Over the past few weeks, we have been occupied with looking back. We celebrated the exodus from Egypt and the miracle of the crossing of the Red Sea. We stood in silence to commemorate the 6 million killed at the hands of the Nazis, and we stood in silence to commemorate the 23,000 who have given their lives for the modern State of Israel. We celebrated 64 years of independence of the State of Israel, and considered the remarkable and miraculous events that allowed us to reach this point in time. Come to think about it, Jews seem to spend a disproportionate amount of time looking back and commemorating the past. I decided to pause for a moment, and try to imagine what things could look like in 50 years’ time. Not only to imagine this, but perhaps also to dream about how things could be. I have tried to dream about a world where my children are grandparents, and to try to put Israel into that context.
I think that there is one major piece of the puzzle which is missing in current-day Israel, and which most Israelis yearn for in the future. This is the missing peace and, with it, the recognition of the right of Israel to exist as a Jewish state among the nations. A state of peace and security would bring so many advantages to the State of Israel, and could change the nature of this small country in a most dramatic way. Most importantly, it would save hundreds, if not thousands of lives a year. Not only the lives of soldiers would be saved, but also the lives of innocent women and children would be spared if we could create a situation where Qassam and Grad missiles are not being fired into civilian neighbourhoods, and where suicide bombers are not trying to detonate their explosives in crowded restaurants, coffee shops and buses. It would also spare valuable government money that could be spent on education and infrastructure instead of the acquisition of military hardware and ammunition. A state of peace would also free up our most valuable resource, the 18 to 21 year-olds, who would be free to make their contribution to Israel’s economy rather than be forced to serve in the military to protect their country from constant attack.
A peace arrangement would also create a completely different dynamic with Israel’s neighbours. I can imagine a situation where Israeli citizens could spend their holidays in Beirut, which is only a few hours’ drive from the central part of Israel. Perhaps Syrian tourists would be a major source of foreign revenue for Israel’s hotels and restaurants. I can dream about Israeli irrigation technology being used to make deserts in Jordan and Syria green.
In my dream world, there is harmony and co-existence between religious and secular communities. Somehow, the religious will find a way to make their contribution to Israeli society, as a result of which the secular communities are able to respect the religious communities and their way of life. This, in turn, paves the way for understanding and exchange of ideas between the two communities.
In my imaginary world, members of the Knesset are there to serve the wider community rather than primarily their own interests. While being paid a reasonable salary, they will do all that they can to save the country unnecessary expense. Their conduct on the floor of the Knesset will be exemplary, and send a positive message to the younger generation about the way in which people should conduct themselves in public.

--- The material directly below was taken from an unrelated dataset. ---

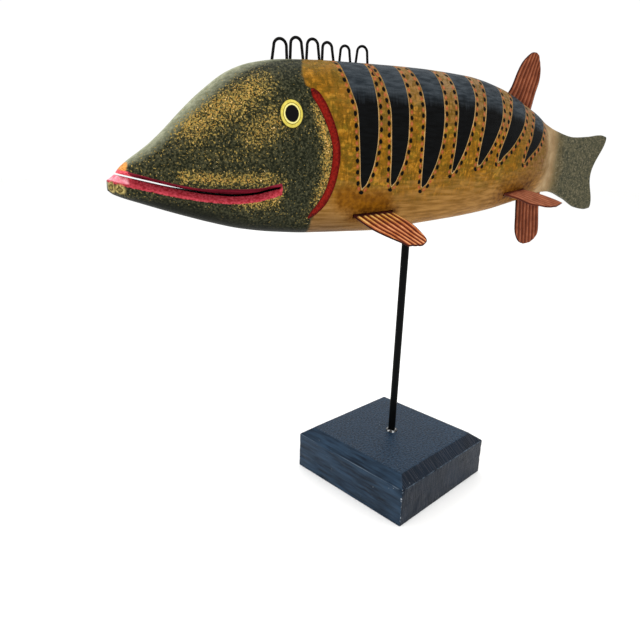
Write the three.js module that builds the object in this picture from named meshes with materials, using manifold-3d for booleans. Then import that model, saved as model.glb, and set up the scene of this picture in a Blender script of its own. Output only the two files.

In the new and improved Israel, customer service will be of primary importance when dealing with companies and shops, and hotel, restaurant and coffee shop staff will give the utmost respect to their patrons. This is a world where drivers will give way to other drivers wishing to enter into the flow of traffic, and hooters will only be sounded when danger exists on the road. Cell phones will be silenced in elevators and other public places, and people will not resort to screaming at others in order to get their own way.
I guess that my wish list can go on forever, but it is important to dream in order to somehow improve our society. It is critical for us to be able to continuously develop and progress with the next generation, who seem to be hungrier for information and technology than ever before.
When I think about it, the “negative” things mentioned above also have their positive sides. There is no doubt that our young men and women who are forced to serve in the military, learn skills and behaviours which help them in the future. The responsibility of protecting Israel’s borders, and survival skills that they learn with this are great tools in their future lives. The tenacity and attitude of never giving up are certainly traits that are instilled in our children during their military service. In Israeli living, sometimes even shouting at people represents a form of communication that is preferable to not talking at all. The madness of Israeli society forces people to adapt themselves in ways which lends itself to the survival of a people and a nation. Perhaps a more orderly society would have less survival skills.
When I come to think about things, I would certainly be happier for my family to live our lives in peace and security. I would also be happier to have greater understanding and respect between different parts of Israeli society. This would, however, undoubtedly come at a price which I am unable to identify or quantify now. Perhaps this price would be too high for me? Maybe it is better to give thanks for what we have, and to do all we can to protect it. This must be part of the logic of spending so much time looking back. We are really able to value and appreciate what we have now. This is more than our grandparents could have dreamt of when they had their dreams. Am Yisrael Chai.